I saw the Monasterio de Santa Cantalina yesterday, a mini-city within a city that is a monastary for nuns. It is about 400 years old (I think) and the pride and joy of the city. It was closed off only for nuns in the beginning, when well-to-do Spanish families sent their second-born daughter to live, learn, and become a nun in the monastary–the tradition back then. They were sent with a dowry, and not only their education, but the education of their siblings (until puberty), cost money. After earthquakes and a volcanic eruption leveled the monastary (and the city) a couple times in the 1700s (I think), the government and a private company helped rebuild, making the nuns open part of the complex to tourism as a payment for the work. I took lots of picutres and walked among the monastary streets that are lined by red-walled buildings and decorated with flowers. The cells of older nuns are preserved in their original state and many are colored blue. Their lives were simple, but privaleged–each nun had up to four servants, who lived their lives like the nuns, but only for food and shelter. Today the nuns live their lives more or less in the same way, but with modern amenities, no servants, and some updated rules. You don’t see them walking around when you’re there, but they’re inside their closed-to-the-public quarters, and they rarely go outside of the monastary. I wondered if they were watching from behind those locked doors and windows.

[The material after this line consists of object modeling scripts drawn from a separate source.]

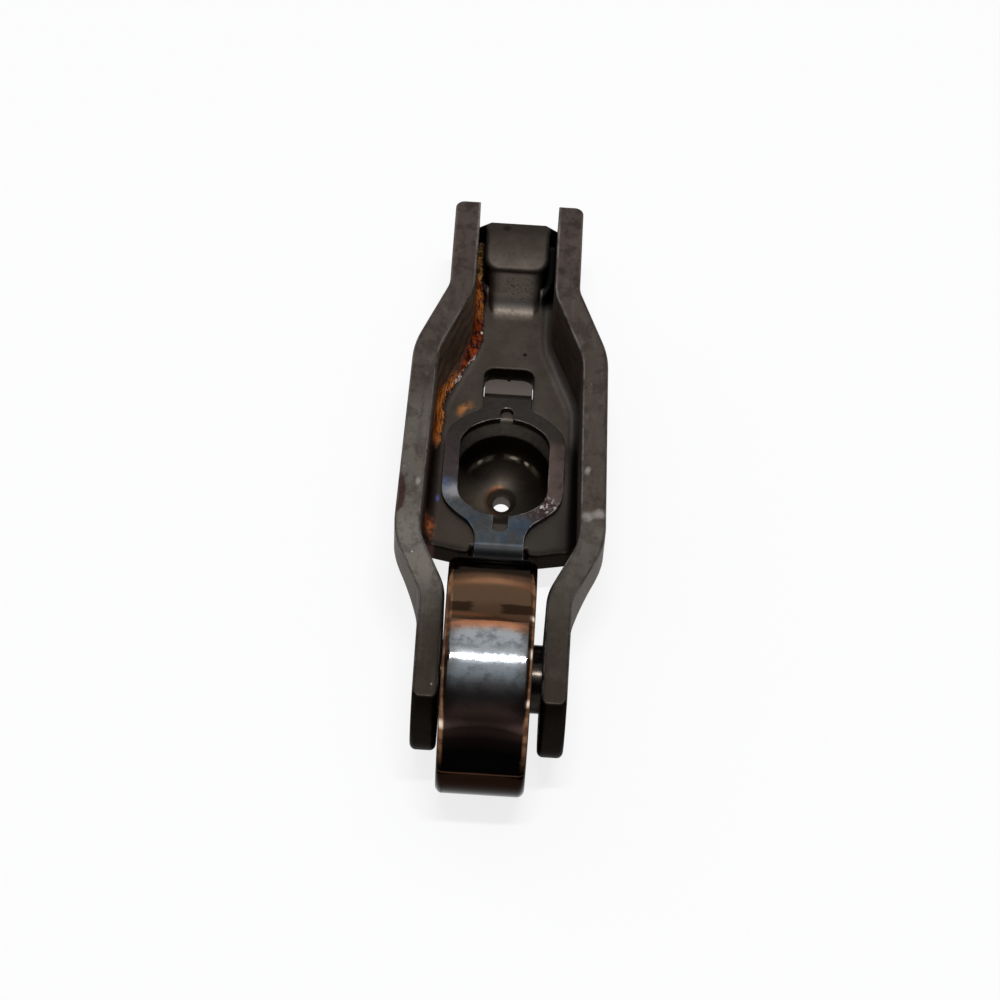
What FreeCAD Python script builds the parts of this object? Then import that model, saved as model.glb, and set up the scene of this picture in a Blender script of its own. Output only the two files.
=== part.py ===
import FreeCAD, Part
import math
import os

# Rocker arm with a roller at one end, a ball socket in the middle and a valve pad at the other.
# Origin: centre of the ball socket. +Z out of the socket, on the open side of the channel.
# +Y towards the valve pad, so the roller is at -Y. The part is symmetrical about X = 0.
# All lengths are in millimetres and all angles in degrees.

# Formed sheet
sheet = 2.5                   # thickness of the walls and of the web
bend_inner = 1.35             # inside radius between web and wall
web_top = 1.45                # web surface on the open side, above the socket centre
wall_height = 10.4            # from that surface to the top of the walls in the middle
wall_edge = 0.25              # rounding of the long upper edges

# Channel in plan, as half widths of the open gap between the walls
ear_half_gap = 4.85           # beside the roller
belly_half_gap_roller = 7.75  # widest place
belly_half_gap_valve = 7.15   # where the walls start to close towards the valve
valve_half_gap = 4.0          # beside the valve stem
plan_bend = 4.0               # bend radius of the walls, at half thickness
belly_bend = 7.0              # and at both ends of the wide stretch

# Stations along the arm, from the socket centre
belly_roller_y = -13.3        # widest place
ear_start_y = -19.2           # where the ears become parallel
belly_valve_y = 7.7
valve_start_y = 15.1
valve_end_y = 27.2            # end of web and walls at the valve
web_end_y = -9.6              # end of the web at the roller

# Side view of the walls
roller_slope_y = -11.5        # from here the wall tops fall towards the roller
roller_slope = 4.5
valve_slope_y = 17.4          # from here they fall towards the valve
valve_slope = 16.0
top_bend = 14.0               # radius where the wall tops change their slope
wall_corner = 0.9             # outer upright corner at the valve end
ear_radius = 7.1              # round end
ear_forward = 0.2             # its centre lies this far beyond the axle
ear_drop = 0.3                # and this far below it
ear_edge = 0.6                # rounding of the edges of that end
arch_radius = 4.2             # relief in the lower edge between web and ear
arch_top = 6.6

# Axle, needles and roller
axle_y = -25.27
axle_z = 5.47
axle_radius = 3.3
axle_inset = 0.05             # each end lies this far inside the outer face of its ear
stake_radius = 2.35           # ring pressed into each end when the axle was staked
stake_width = 0.5
stake_depth = 0.3
needle_count = 16
needle_radius = 0.79
needle_end_gap = 0.25         # from needle end to roller side
needle_clearance = 0.02       # radial, at the axle and at the roller
needle_chamfer = 0.15
roller_radius = 11.4
roller_left_gap = 0.2         # from left ear to roller
roller_right_gap = 1.0        # from right ear to roller
roller_edge = 0.7             # rounding of the running surface
roller_bore_edge = 0.3

# Ball socket
socket_radius = 4.85
socket_wall = 2.0
socket_lead = 1.2             # chamfer at the mouth
socket_foot = 0.5             # rounding between cup and underside
oil_hole = 1.8                # diameter
oil_sink = 3.0                # diameter of its countersink

# Web end at the roller
lobe_half_width = 3.9         # flat part of the end
lobe_round = 0.9
lobe_inner_round = 0.5
lobe_edge = 0.3               # rounding of the upper edge of the lobes
notch_edge = 0.5              # rounding above and below the recess, inside the clip's bends
end_sweep = 1.2               # the end falls back by this much at the walls
notch_depth = 0.55            # recess between the lobes, for the clip tab
notch_side_gap = 0.3          # from clip tab to the sides of the recess

# Window in the web for the clip
window_half_width = 2.5
window_start_y = 7.9
window_end_y = 12.05
window_corner = 1.0

# Valve pad
pad_half_width = 3.25
pad_start_y = 21.4
pad_top = 6.0
pad_crown = 10.0              # radius of the curved top along the arm
pad_corner = 1.5              # corners beside the neck
pad_end_corner = 0.6
pad_edge = 0.45
seat_length = 5.8             # rising floor beside the pad, from its start to the valve end
seat_flat = 1.4               # its level stretch at the valve end
seat_top = 4.4
neck_half_width = 2.6
neck_edge = 0.7               # rounding of its sides
neck_lean = 1.8               # its front falls back by this much from foot to pad
neck_radius = 2.6
flank_drop = 0.6              # start of the slope beside the pad at the valve end, below its top
flank_length = 1.7
pocket_half_width = 2.4       # hollow pressed into the underside
pocket_start_y = 22.2
pocket_end_y = 25.8
pocket_top = 1.3
pocket_corner = 1.0

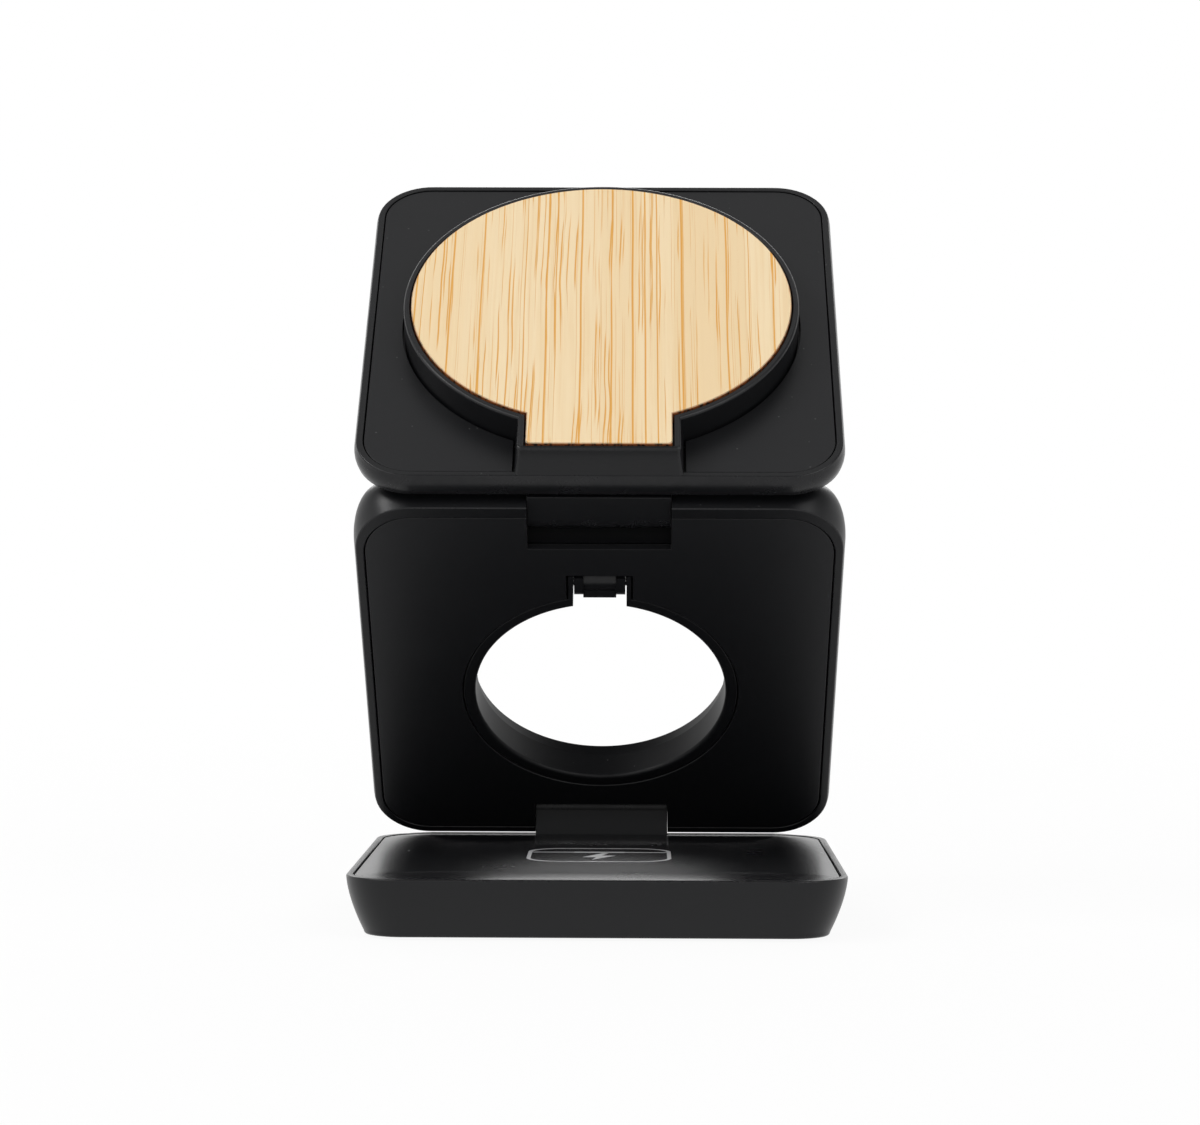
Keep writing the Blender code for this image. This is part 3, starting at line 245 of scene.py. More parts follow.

You can see the church tops of the giant monastary from this hostal roof. Arabic language and culture has much influence on Spanish culture. You can see it in words that start with “al-” and some of the domed-top church architecture. Yesterday, I stood on the roof of that domed-top church in the monastary and took pictures in the direction of where I’m sitting now. The views are far and wide in this city, due to the necessary low-level buildings in this earthquake- and tremor-prone region. Now the sky is completely black. City lights drown any chance of seeing the stars. A two-person band has begun to play traditional music, with a guitar, a drum, and a pan flute…those slightly-mysterious sounding and rhythmic songs that make you tap your feet; danceable with simple light steps forward and back. They make me feel happy and like wandering the streets and countryside. And one of those songs has been stuck in my head the whole time I’ve been here. It was recorded this evening on my voice recorder at #36, 2.5 minutes. Hope to share it and these picutres with you soon.